O que distingue a etnia cigana daquela que predomina em Portugal? Tradições e comportamentos. Com o facto de o povo cigano ser por regra nómada a condicionar de sobremaneira a forma como interage com as populações indígenas para onde se desloca.

Um povo emigrante, como o português, procura desde logo a sua integração no local onde se estabelece, não deixando contudo de ter tradições e comportamentos próprios, mas tendencialmente enquadrados no respeito pelas leis locais. Um povo nómada não tem essa predisposição, funciona como um núcleo fechado.

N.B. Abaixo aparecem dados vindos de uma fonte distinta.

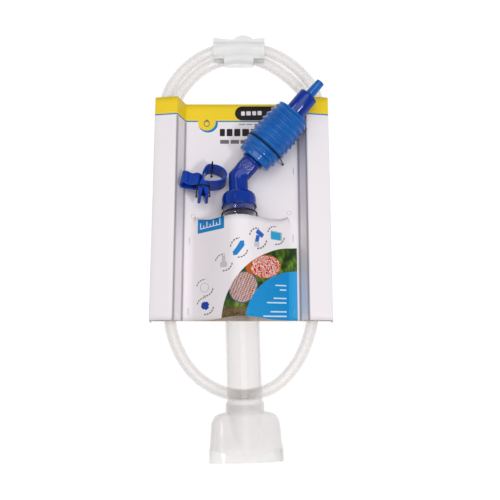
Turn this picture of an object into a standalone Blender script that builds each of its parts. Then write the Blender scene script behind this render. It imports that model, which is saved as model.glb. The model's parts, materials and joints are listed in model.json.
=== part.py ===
"""Gravel vacuum siphon with a priming bulb, tied to its folded display card.

Lengths are in metres. +X is to the right of the card, +Y runs up the card towards the hose
band, and +Z comes out of the card's front. The origin is the middle of the card's back face,
so z = 0 is the surface that the pack lies on.
"""
import math

import bmesh
import bpy
from mathutils import Matrix, Vector

MM = 0.001
FIT_GAP = 0.3 * MM

# Display card: a back sheet, a front sheet, and a raised column up each side.
CARD_HALF_WIDTH = 100 * MM
CARD_HALF_HEIGHT = 131 * MM
SHEET = 0.6 * MM
FRONT_SHEET_Z = SHEET + FIT_GAP
COLUMN_FOOT_X = 65.5 * MM
COLUMN_CREST_X = 74 * MM
COLUMN_CREST_Z = 24.5 * MM
COLUMN_EDGE_Z = 20.5 * MM
CREASE_GAP = 0.8 * MM
POCKET_TOP_Y = -17 * MM
POCKET_FOOT_X = 56 * MM
POCKET_SECTIONS = 5
CROWN_STEPS = 10
STAPLE_SIZE = (0.5 * MM, 8 * MM, 0.5 * MM)
STAPLE_PLACES = ((60.0, 47.5), (-58.8, -37.0), (58.6, -33.5), (-58.8, -118.0), (58.6, -118.0))

# The siphon lies on the card at its collar and on the hose at its nozzle, so it is tilted.
RIM_CENTRE = Vector((-2.4, -3.8, 22.0)) * MM
LEAN = math.radians(1.8)
TILT = math.radians(3.0)
ELBOW_ANGLE = math.radians(45)
SWIVEL_ANGLE = math.radians(17)

# Heights along the tube's axis, counted from the collar's rim. The nozzle's end is below.
TUBE_RADIUS = 18.3 * MM
TUBE_WALL = 1.4 * MM
TUBE_TOP = 9.4 * MM
TUBE_END = -227.6 * MM
COLLAR_TOP = 17.5 * MM
SLEEVE_TOP = -216.7 * MM
NOZZLE_END = -277 * MM
NOZZLE_WALL = 1.4 * MM
NOZZLE_SIDES = 56
NOZZLE_SQUARENESS = 3.2
TUBE_STOP = -227.9 * MM
STOP_DEPTH = 1.4 * MM
LIP_START = -240 * MM
GUARD_FLOOR = -5.5 * MM
GUARD_TOP = 8.9 * MM
STEM_FOOT = 8.7 * MM
SEAL_HEIGHT = 12.5 * MM
SEAL_RADIUS = 11.3 * MM
SEAL_THICKNESS = 1.45 * MM
BEND_HEIGHT = 37.4 * MM
STEM_RADIUS = 10.85 * MM
BORE_RADIUS = 6.2 * MM
CAGE_BORE = 7.35 * MM

# Distances along the bulb's axis, counted from the elbow's bend.
BULB_START = 26.0 * MM
BULB_END = 96.2 * MM
BULB_WALL = 1.5 * MM
RIDGE_RADIUS = 20.8 * MM
RIDGE_SWELL = 3.4 * MM
VALLEY_DEPTH = 1.8 * MM
CUFF_RADIUS = 20.4 * MM
BULB_INSIDE_RADIUS = 17.2 * MM
BULB_HOLE_RADIUS = 9.8 * MM
RIDGE_COUNT = 9
RIDGE_PITCH = 6.75 * MM
FIRST_RIDGE = BULB_START + 10.2 * MM
SPIGOT_END = 40.5 * MM
INLET_CAGE_START = 27.0 * MM
OUTLET_CAGE_START = 86.4 * MM
CONNECTOR_START = 86.0 * MM
CONNECTOR_END = 123.3 * MM
CONNECTOR_RADIUS = 11.3 * MM
TAIL_START = 111.5 * MM
TAIL_END = 143.2 * MM

# Ball valves: the same cage and ball in the elbow's head and in the outlet connector.
CAGE_LENGTH = 13 * MM
CAGE_RADIUS = 7.05 * MM
CAGE_INSIDE = 5.8 * MM
SEAT_THICKNESS = 1.5 * MM
SEAT_HOLE = 3.6 * MM
CAGE_MOUTH = 3.4 * MM
VALVE_BALL_RADIUS = 4.6 * MM

# Hose, its band, and the bucket clip.
HOSE_RADIUS = 6.5 * MM
HOSE_HEIGHT = 7.3 * MM
HOSE_POINT_SPACING = 20 * MM
BAND_LEFT = -34 * MM
BAND_RIGHT = 27 * MM
CLIP_CORNER = Vector((-17, 45.5, 2.1)) * MM
CLIP_LEAN = math.radians(15)
CLIP_TILT = math.radians(6)
CLIP_WIDTH = 18 * MM
CLIP_WALL = 1.9 * MM
CLIP_CURVE_STEPS = 2
WIRE_RADIUS = 0.7 * MM
WIRE_STEPS = 14

# The hose's centreline seen from the front, in millimetres: from its end inside the right
# column, over the top, down the left column, under the tube, up the right column and over
# the top again, to its other end inside the left column.
HOSE_ROUTE = (
    (76.3, 96), (76.4, 115), (76.1, 131), (71.8, 143), (63.2, 154), (52.4, 164.4), (37.6, 175.6),
    (18.4, 184.8), (-2.4, 187.6), (-23.0, 184.6), (-41.6, 176.2), (-56.0, 164.4), (-66.2, 152),
    (-73.2, 141), (-76.7, 129), (-77.2, 104), (-77.2, 50), (-78.2, -10), (-79.0, -70),
    (-79.0, -110), (-77.6, -132), (-72.6, -151), (-63.0, -171), (-50.0, -187.4), (-33.0, -200.2),
    (-15.0, -207.6), (4.4, -210.0), (22.6, -206.6), (36.6, -200.4), (48.4, -190.4), (62.0, -173),
    (72.0, -152), (78.0, -130), (80.6, -105), (83.4, -50), (86.6, 10), (89.6, 70), (90.2, 110),
    (89.6, 131), (85.0, 147), (75.6, 162), (62.4, 176.6), (45.4, 189.2), (25.0, 198.0),
    (-2.6, 201.8), (-30.2, 197.8), (-49.6, 188.8), (-66.6, 174.6), (-79.0, 158.4), (-86.8, 142.4),
    (-90.0, 126), (-90.4, 96),
)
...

Esta diferença deveria levar o Estado a reforçar substancialmente a oferta pela integração, porque a procura não surgirá de livre vontade do outro lado. No entanto, o processo é tudo menos simples. Logo à partida porque algumas tradições e comportamentos da comunidade cigana não são aceitáveis para a restante sociedade, como, por exemplo, no que diz respeito ao papel da mulher.

Outra questão importante prende-se com a obtenção de rendimentos. Um povo que não procura o enraizamento, não procura igualmente fontes estáveis e duradouras de rendimento, como uma carreira de 30 anos numa empresa, mas sim fontes de rendimento intermitentes, que podem ou não durar bastante tempo, como a venda de rua, e também alguma utilização “profissional” dos subsídios do Estado.

Isto não quer dizer que a maior parte da comunidade cigana não quer ou não trabalha, mas sim que o faz à sua maneira, tal como há quem não aguente passar a vida sentado a uma secretária ou a trabalhar por conta de outrem, etc. O problema está na forma como parte da comunidade cigana trabalha, que não se coaduna com os bons costumes, e foi desse comportamento que nasceu o termo “cigano”, que não deve ser confundido ou generalizado com a etnia cigana. “Cigano” é um termo popular criado para designar o comportamento menos ético, ou mesmo ilícito, de alguns elementos da comunidade cigana, mas que pode ser dirigido a qualquer um que exiba o mesmo tipo de comportamento.

No tabuleiro da “catalogação” de comportamentos, é muito mais fácil generalizar numa minoria do que numa maioria. Basta que existam alguns comportamentos similares e está feita a associação, umas vezes injusta, outras justíssima, como é o caso da classe política, hoje com a sua reputação na lama, devido ao infindável número de casos deploráveis praticados por atuais ou ex-politicos, cidadãos que deveriam ser, em conjunto com os magistrados, o exemplo máximo da honestidade e da salvaguarda dos bons costumes.

Pior que isso, por entre o aparente fel destilado pelas várias forças politicas, a realidade é que o sistema político, como um todo, criou muros para que seja praticamente impossível a sua regeneração ou mudança do status quo, eliminando as ameaças antes mesmo do seu nascimento, nomeadamente ao dificultar a criação de novos partidos.

Um estudo de 2012 do Parlamento Europeu fez a radiografia da situação. Dos 27 estados membros, apenas 12 tinham critérios mínimos de assinaturas para a criação de um partido e, dentre estes, a maioria não passava de algumas centenas, com a Roménia a liderar nas exigências (25.000) e Portugal em terceiro com 7.500. Alguns, como França, Itália, Holanda ou Suécia, nem sequer leis específicas para a formação de partidos têm, ficando apenas regulado nas leis eleitorais a participação dos mesmos. Ou seja, é muito fácil a criação de partidos e a massificação da pluralidade de opiniões.

Em Portugal acontece o inverso. Para além do número absurdo de assinaturas exigido, que recordo aumentou 50% na revisão de 2003, existe uma enorme complexidade nas exigências estruturais dos partidos, com a agravante de que abaixo dos 5.000 militantes o partido pode ser extinto. Adicionalmente, é proibida a filiação em mais do que um partido em simultâneo, ou seja, o legislador não dá o direito aos partidos de colocarem essa reserva, proíbe liminarmente o apoio à pluralidade de ideias – alguém que concorde com ideias/ideais de dois partidos só se pode filiar num deles.

É por demais evidente que o sistema atual limita e muito a criação de novos partidos, protegendo o establishment vigente. É como exigir a uma startup que só possa ser criada com um número mínimo de vendas, impedindo que os partidos possam crescer consoante o seu mérito. Não podem, só podem nascer já “adultos”. Dito isto, o que acha o leitor, são mais perigosos para um Estado Democrático os cidadãos de etnia cigana, ou os “ciganos” engravatados de São Bento?